■ **TASK OBJECTIVE**
Write out the full listing again, exactly as it stands.

■ **DATA SECTION**
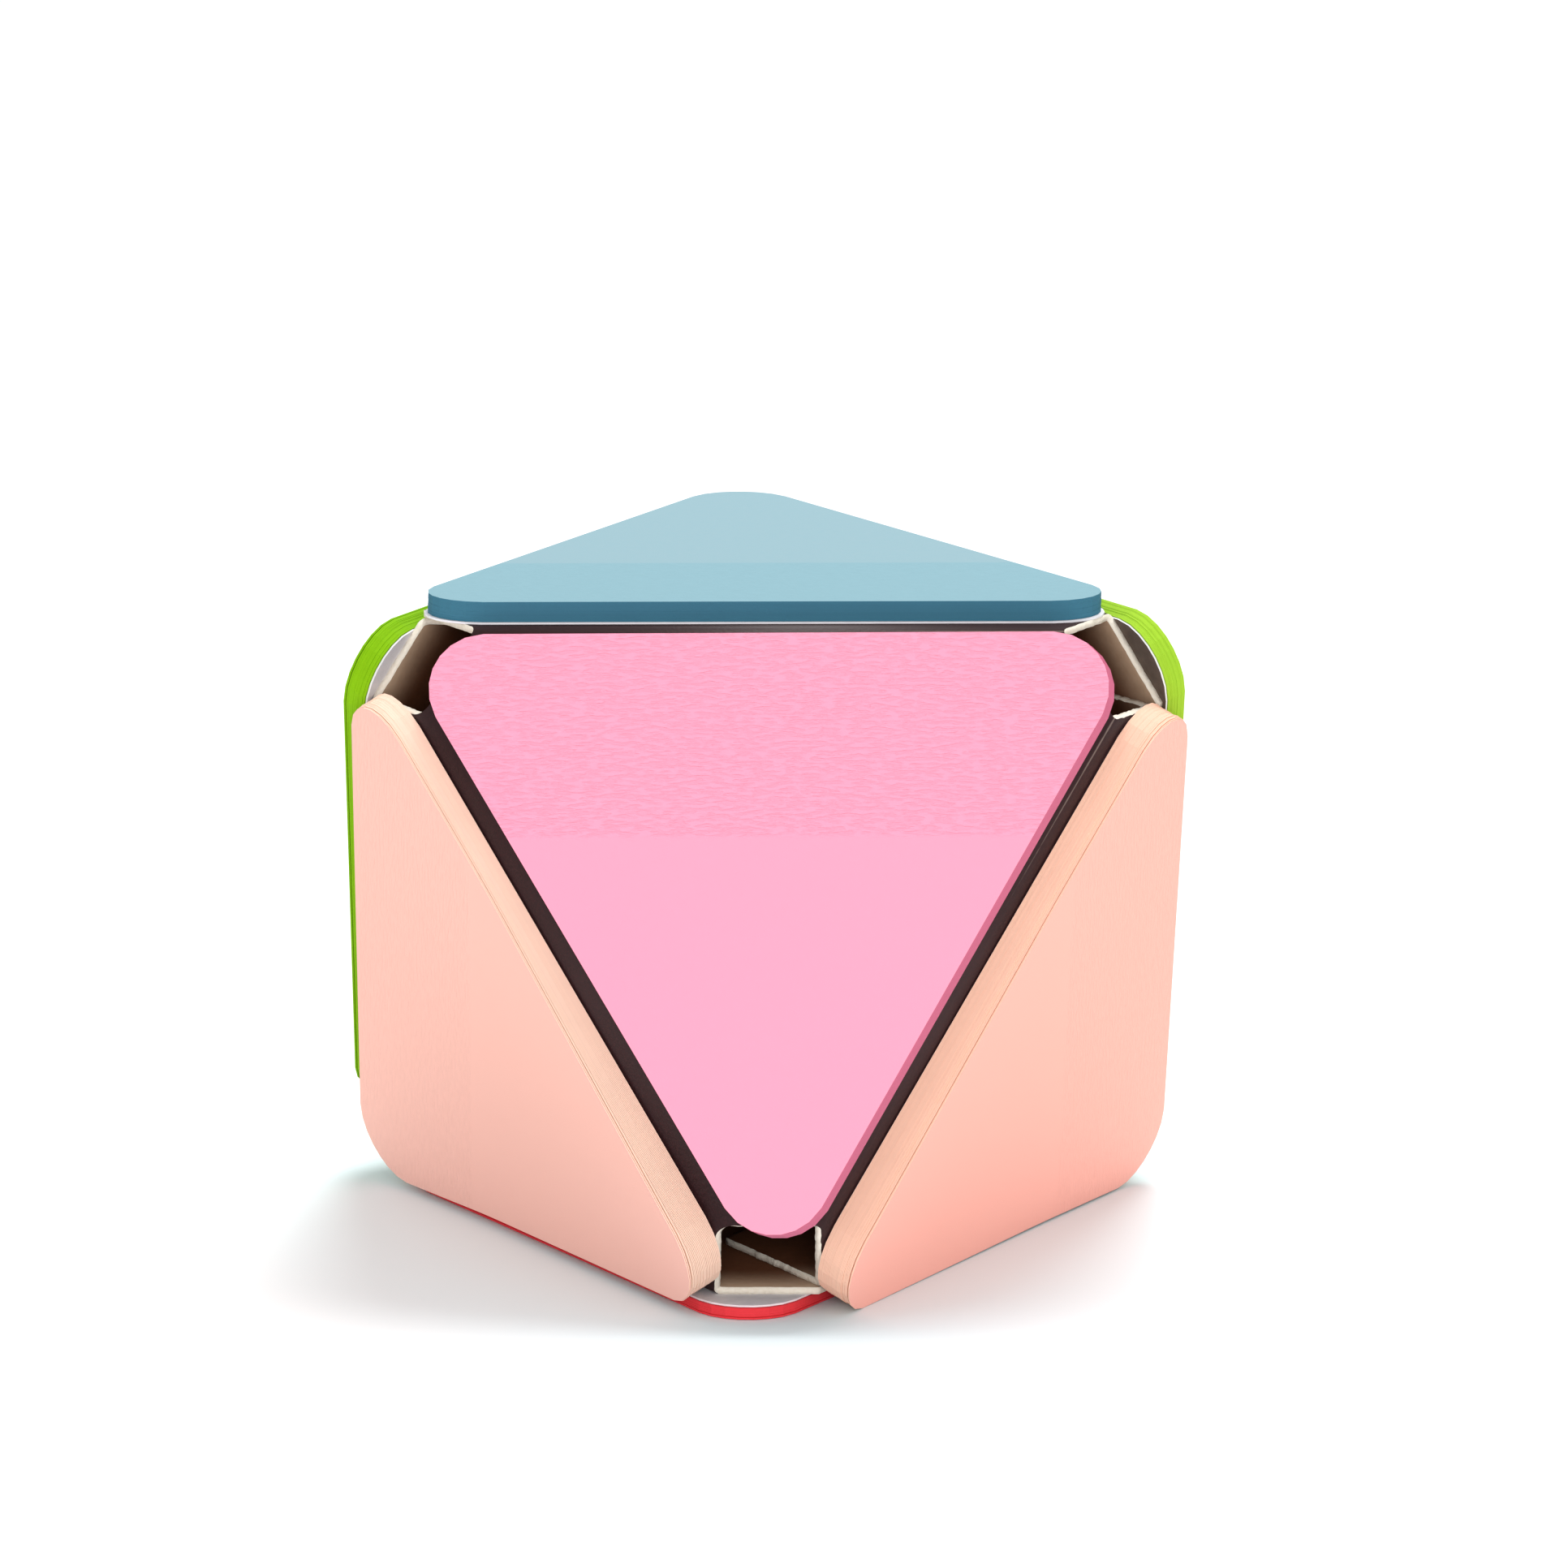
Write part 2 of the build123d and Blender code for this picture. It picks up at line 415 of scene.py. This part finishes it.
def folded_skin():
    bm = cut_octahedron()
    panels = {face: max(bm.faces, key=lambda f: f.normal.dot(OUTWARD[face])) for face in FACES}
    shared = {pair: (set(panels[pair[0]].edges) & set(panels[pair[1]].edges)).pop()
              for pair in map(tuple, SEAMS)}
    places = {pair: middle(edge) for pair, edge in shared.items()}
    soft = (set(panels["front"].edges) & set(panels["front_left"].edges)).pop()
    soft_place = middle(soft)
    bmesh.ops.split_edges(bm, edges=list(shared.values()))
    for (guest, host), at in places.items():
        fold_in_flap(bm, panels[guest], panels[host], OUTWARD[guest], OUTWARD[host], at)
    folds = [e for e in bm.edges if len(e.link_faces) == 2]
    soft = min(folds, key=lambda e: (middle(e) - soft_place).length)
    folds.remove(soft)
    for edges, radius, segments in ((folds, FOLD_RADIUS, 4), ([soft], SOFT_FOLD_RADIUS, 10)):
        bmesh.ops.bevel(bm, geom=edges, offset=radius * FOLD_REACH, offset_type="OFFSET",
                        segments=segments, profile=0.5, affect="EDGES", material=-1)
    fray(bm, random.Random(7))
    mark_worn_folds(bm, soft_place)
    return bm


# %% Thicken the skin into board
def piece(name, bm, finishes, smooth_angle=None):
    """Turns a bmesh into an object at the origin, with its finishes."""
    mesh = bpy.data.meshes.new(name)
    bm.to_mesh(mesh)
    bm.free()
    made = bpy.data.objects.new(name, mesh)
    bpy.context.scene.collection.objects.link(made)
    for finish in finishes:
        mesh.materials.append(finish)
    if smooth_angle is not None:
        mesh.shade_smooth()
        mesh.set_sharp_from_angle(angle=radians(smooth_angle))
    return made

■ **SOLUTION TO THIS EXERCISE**
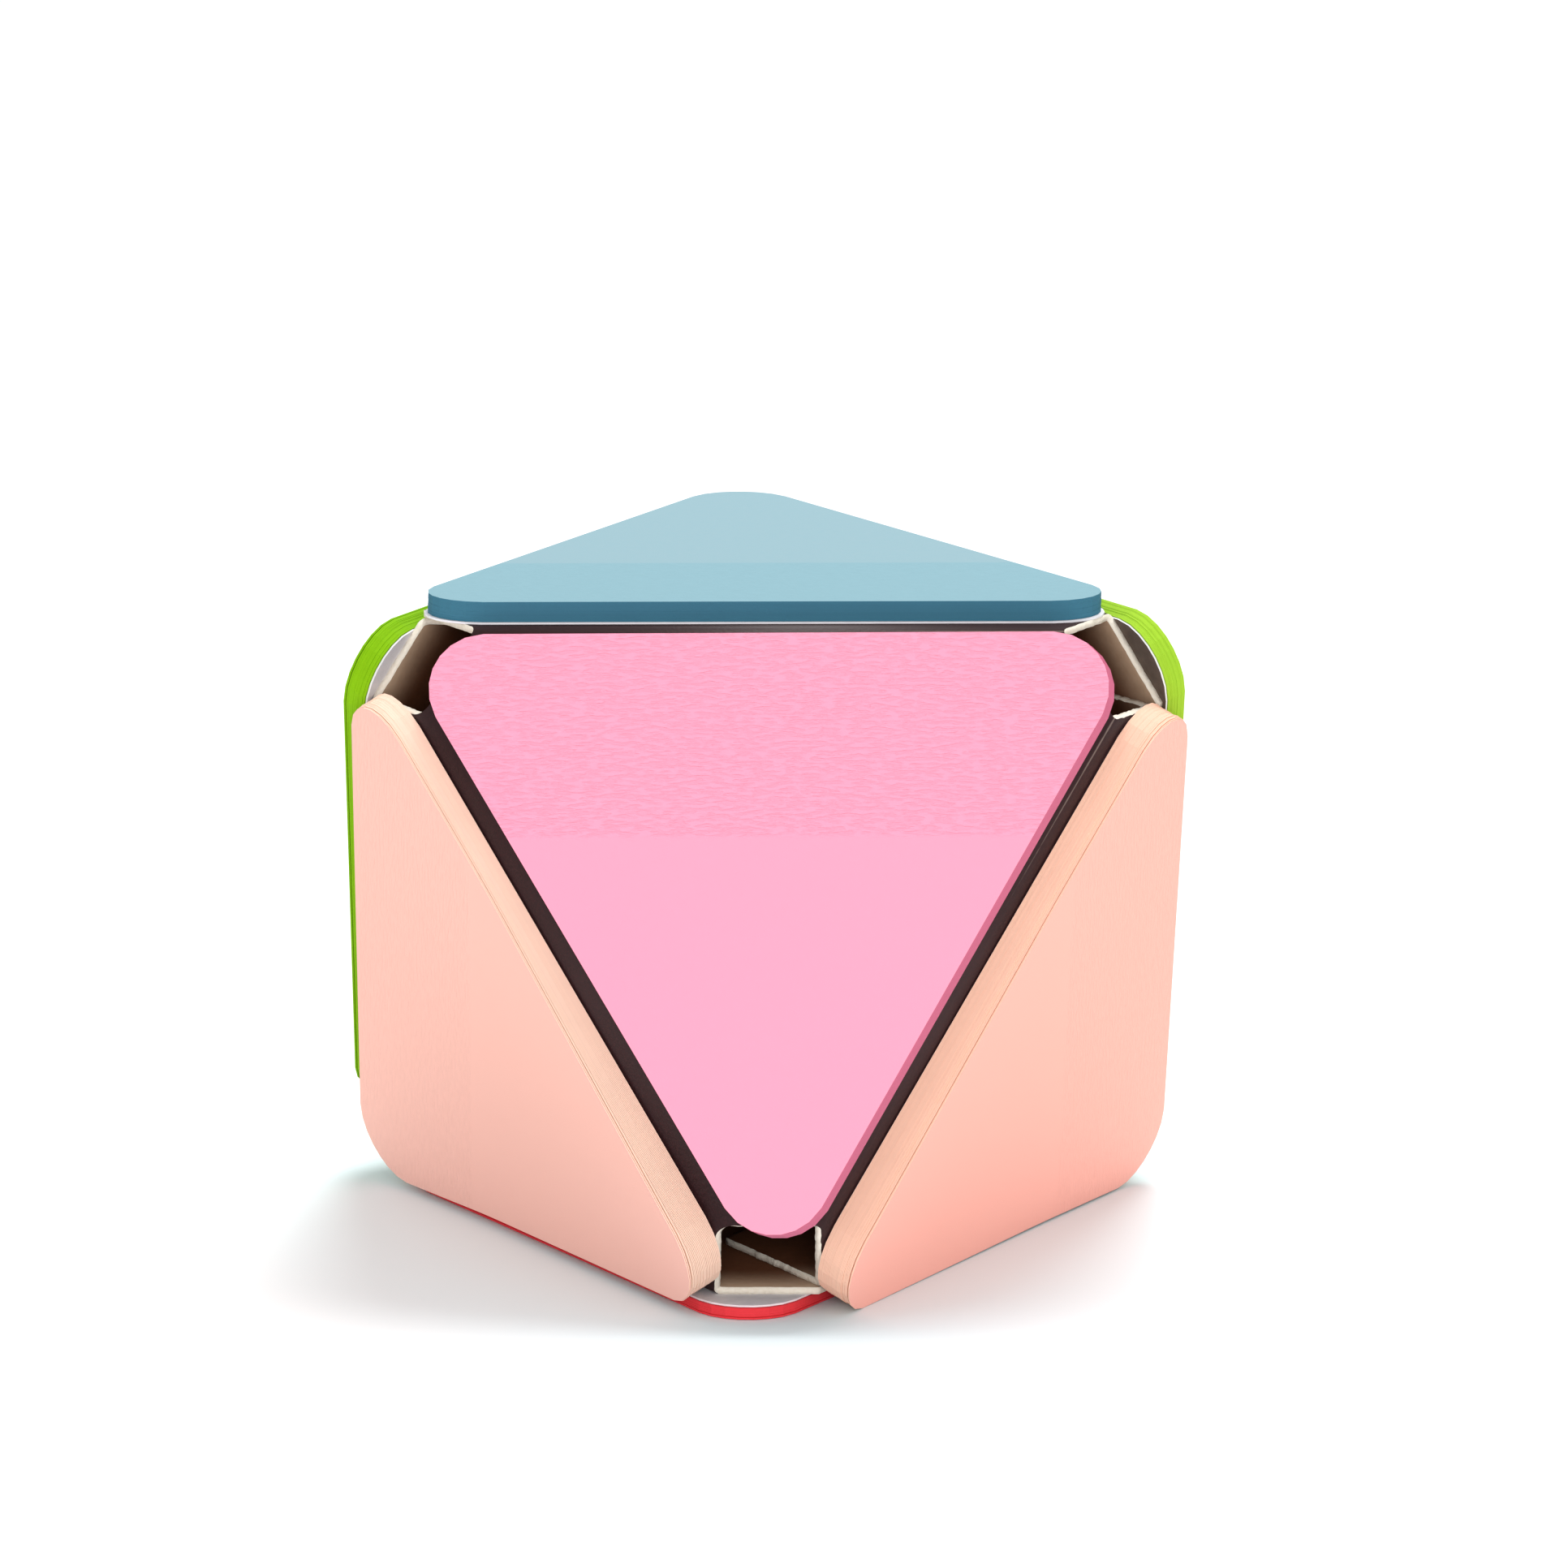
Write part 2 of the build123d and Blender code for this picture. It picks up at line 415 of scene.py. This part finishes it.
def folded_skin():
    bm = cut_octahedron()
    panels = {face: max(bm.faces, key=lambda f: f.normal.dot(OUTWARD[face])) for face in FACES}
    shared = {pair: (set(panels[pair[0]].edges) & set(panels[pair[1]].edges)).pop()
              for pair in map(tuple, SEAMS)}
    places = {pair: middle(edge) for pair, edge in shared.items()}
    soft = (set(panels["front"].edges) & set(panels["front_left"].edges)).pop()
    soft_place = middle(soft)
    bmesh.ops.split_edges(bm, edges=list(shared.values()))
    for (guest, host), at in places.items():
        fold_in_flap(bm, panels[guest], panels[host], OUTWARD[guest], OUTWARD[host], at)
    folds = [e for e in bm.edges if len(e.link_faces) == 2]
    soft = min(folds, key=lambda e: (middle(e) - soft_place).length)
    folds.remove(soft)
    for edges, radius, segments in ((folds, FOLD_RADIUS, 4), ([soft], SOFT_FOLD_RADIUS, 10)):
        bmesh.ops.bevel(bm, geom=edges, offset=radius * FOLD_REACH, offset_type="OFFSET",
                        segments=segments, profile=0.5, affect="EDGES", material=-1)
    fray(bm, random.Random(7))
    mark_worn_folds(bm, soft_place)
    return bm


# %% Thicken the skin into board
def piece(name, bm, finishes, smooth_angle=None):
    """Turns a bmesh into an object at the origin, with its finishes."""
    mesh = bpy.data.meshes.new(name)
    bm.to_mesh(mesh)
    bm.free()
    made = bpy.data.objects.new(name, mesh)
    bpy.context.scene.collection.objects.link(made)
    for finish in finishes:
        mesh.materials.append(finish)
    if smooth_angle is not None:
        mesh.shade_smooth()
        mesh.set_sharp_from_angle(angle=radians(smooth_angle))
    return made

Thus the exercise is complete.